━━━━━ Information provided

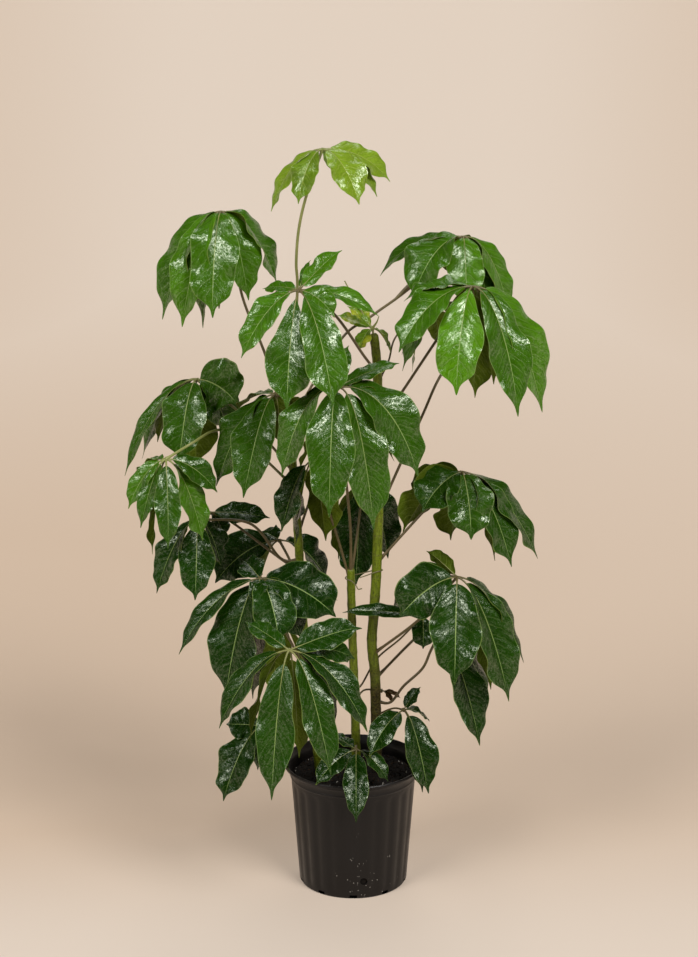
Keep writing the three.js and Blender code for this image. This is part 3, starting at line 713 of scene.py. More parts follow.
for name, cane in CANES.items():
    line = smooth_line(cane["points"])
    shares = np.linspace(0, 1, int(line_length(line) / CANE_STEP))
    places, _ = even_steps(line, shares)
    height = places[:, 2]
    thickness = np.interp(shares, [0, 1], cane["radii"])
    scar = np.zeros_like(height)
    # A scar is a swollen ring 5 mm to either side, and a thin line just above its middle.
    for at in scar_heights(MIX_TOP, cane["points"][-1][2]):
        thickness += RING_SWELL * np.exp(-((height - at) / 5.0) ** 2)
        scar = np.maximum(scar, np.exp(-((height - at - 1.5) / 1.6) ** 2))
    # The last three steps round off the top.
    thickness[-3:] *= (0.93, 0.8, 0.5)
    at_foot = (1 - np.clip((height - MIX_TOP) / FOOT_CORK, 0, 1)) ** 0.6
    at_top = np.clip((height - TOP_CORK[0]) / TOP_CORK[1], 0, 0.55)
    cork = cane["cork"] * np.maximum(at_foot, at_top)
    thread = thread_mesh(name, places, {"thickness": thickness * MM, "scar": scar, "cork": cork})
    piece = grow(f"{name}_cane_bark", thread, rod_tree,
                 {"Sides": CANE_SIDES, "Bark relief": CANE_RELIEF, "Skin": bark})
    seat(piece, "cane", f"{name}_cane")

# %% [markdown]
# ## The wire tie
#
# A thin coated wire runs once round the middle and the right cane and holds them together. Its free end
# curls below them. It is the same rod tree with fewer sides and no bark.

# %% Bend the tie
TIE_LINE = [
    (16, -18, 590), (9, -16, 588), (5, -13, 594), (-3, -11, 602), (-11.6, -7.6, 604), (-14.6, 0.7, 604),
    (-11.6, 8.4, 605), (-3, 11.2, 606), (20, 12, 611), (43, 12.2, 617), (51.2, 8.6, 619), (54.2, 0.8, 620),
    (50.8, -7.6, 621), (42, -11, 620), (22, -13, 613), (12, -14.5, 610),
]
TIE_RADIUS = 1.1
TIE_STEPS = 160

tie_coat, wiring, shader, where = new_finish("tie coating")
wear = wiring.noise(where, 500.0, 3.0)
wiring.put(shader.inputs["Base Color"], wiring.blend(wear, (0.06, 0.06, 0.02, 1), (0.2, 0.17, 0.07, 1)))
shader.inputs["Roughness"].default_value = 0.5
raise_surface(wiring, shader, wear, 0.0003)
places, _ = even_steps(smooth_line(TIE_LINE), np.linspace(0, 1, TIE_STEPS))
thread = thread_mesh("wire tie", places, {"thickness": np.full(TIE_STEPS, TIE_RADIUS * MM)})
tie = grow("wire_tie_coated", thread, rod_tree, {"Sides": 10, "Bark relief": 0.0, "Skin": tie_coat})
seat(tie, "tie", "wire_tie")

# %% [markdown]
# ## The compound leaves
#
# Each leaf is a long stalk that ends in a knuckle, from which a whorl of leaflets spreads and droops. The
# table below says where each leaf leaves its cane, where its knuckle is and where its leaflets end: right,
# back and up from the knuckle, then the leaflet's width, all in millimetres. Some leaflets also say how
# many degrees they roll about their rib, and at what share of the blade they are widest.
#
# A route bends a stalk clear of its neighbours, a stalk entry gives its radius where it is a thin one, and
# shoots are bare stalks of their own. The arch says how high the leaflets rise before they hang, and bare
# is the share of a leaflet that is its own little stalk. Leaflets turn to face the light in front of the
# plant, except on the leaves behind it, whose lean is 0.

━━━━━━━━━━

▶ Exercise objective: Write out the whole listing exactly.

▶ Exercise response:
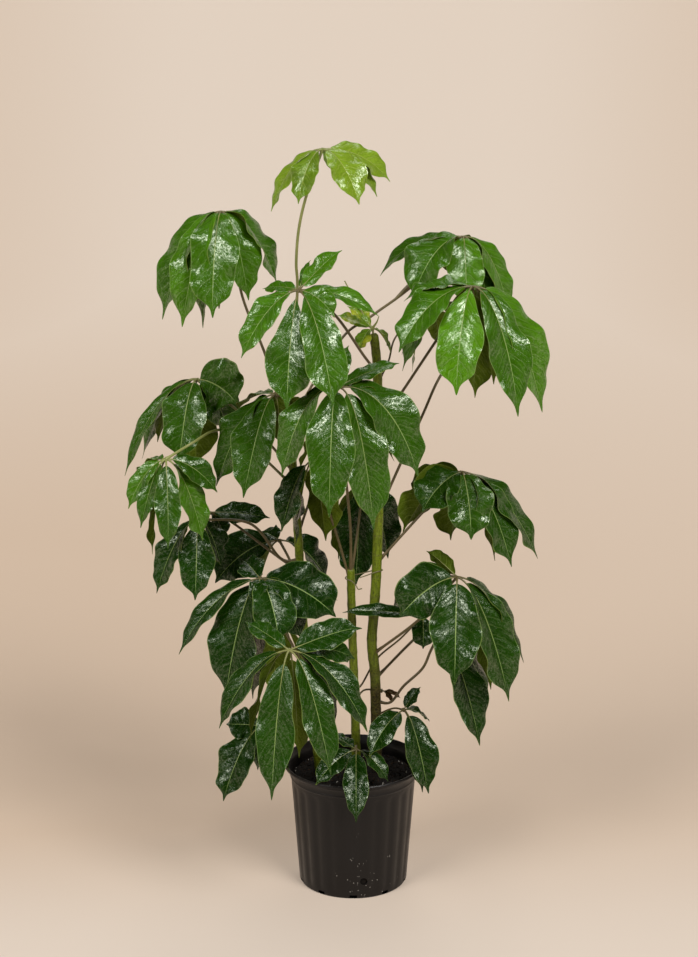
Keep writing the three.js and Blender code for this image. This is part 3, starting at line 713 of scene.py. More parts follow.
for name, cane in CANES.items():
    line = smooth_line(cane["points"])
    shares = np.linspace(0, 1, int(line_length(line) / CANE_STEP))
    places, _ = even_steps(line, shares)
    height = places[:, 2]
    thickness = np.interp(shares, [0, 1], cane["radii"])
    scar = np.zeros_like(height)
    # A scar is a swollen ring 5 mm to either side, and a thin line just above its middle.
    for at in scar_heights(MIX_TOP, cane["points"][-1][2]):
        thickness += RING_SWELL * np.exp(-((height - at) / 5.0) ** 2)
        scar = np.maximum(scar, np.exp(-((height - at - 1.5) / 1.6) ** 2))
    # The last three steps round off the top.
    thickness[-3:] *= (0.93, 0.8, 0.5)
    at_foot = (1 - np.clip((height - MIX_TOP) / FOOT_CORK, 0, 1)) ** 0.6
    at_top = np.clip((height - TOP_CORK[0]) / TOP_CORK[1], 0, 0.55)
    cork = cane["cork"] * np.maximum(at_foot, at_top)
    thread = thread_mesh(name, places, {"thickness": thickness * MM, "scar": scar, "cork": cork})
    piece = grow(f"{name}_cane_bark", thread, rod_tree,
                 {"Sides": CANE_SIDES, "Bark relief": CANE_RELIEF, "Skin": bark})
    seat(piece, "cane", f"{name}_cane")

# %% [markdown]
# ## The wire tie
#
# A thin coated wire runs once round the middle and the right cane and holds them together. Its free end
# curls below them. It is the same rod tree with fewer sides and no bark.

# %% Bend the tie
TIE_LINE = [
    (16, -18, 590), (9, -16, 588), (5, -13, 594), (-3, -11, 602), (-11.6, -7.6, 604), (-14.6, 0.7, 604),
    (-11.6, 8.4, 605), (-3, 11.2, 606), (20, 12, 611), (43, 12.2, 617), (51.2, 8.6, 619), (54.2, 0.8, 620),
    (50.8, -7.6, 621), (42, -11, 620), (22, -13, 613), (12, -14.5, 610),
]
TIE_RADIUS = 1.1
TIE_STEPS = 160

tie_coat, wiring, shader, where = new_finish("tie coating")
wear = wiring.noise(where, 500.0, 3.0)
wiring.put(shader.inputs["Base Color"], wiring.blend(wear, (0.06, 0.06, 0.02, 1), (0.2, 0.17, 0.07, 1)))
shader.inputs["Roughness"].default_value = 0.5
raise_surface(wiring, shader, wear, 0.0003)
places, _ = even_steps(smooth_line(TIE_LINE), np.linspace(0, 1, TIE_STEPS))
thread = thread_mesh("wire tie", places, {"thickness": np.full(TIE_STEPS, TIE_RADIUS * MM)})
tie = grow("wire_tie_coated", thread, rod_tree, {"Sides": 10, "Bark relief": 0.0, "Skin": tie_coat})
seat(tie, "tie", "wire_tie")

# %% [markdown]
# ## The compound leaves
#
# Each leaf is a long stalk that ends in a knuckle, from which a whorl of leaflets spreads and droops. The
# table below says where each leaf leaves its cane, where its knuckle is and where its leaflets end: right,
# back and up from the knuckle, then the leaflet's width, all in millimetres. Some leaflets also say how
# many degrees they roll about their rib, and at what share of the blade they are widest.
#
# A route bends a stalk clear of its neighbours, a stalk entry gives its radius where it is a thin one, and
# shoots are bare stalks of their own. The arch says how high the leaflets rise before they hang, and bare
# is the share of a leaflet that is its own little stalk. Leaflets turn to face the light in front of the
# plant, except on the leaves behind it, whose lean is 0.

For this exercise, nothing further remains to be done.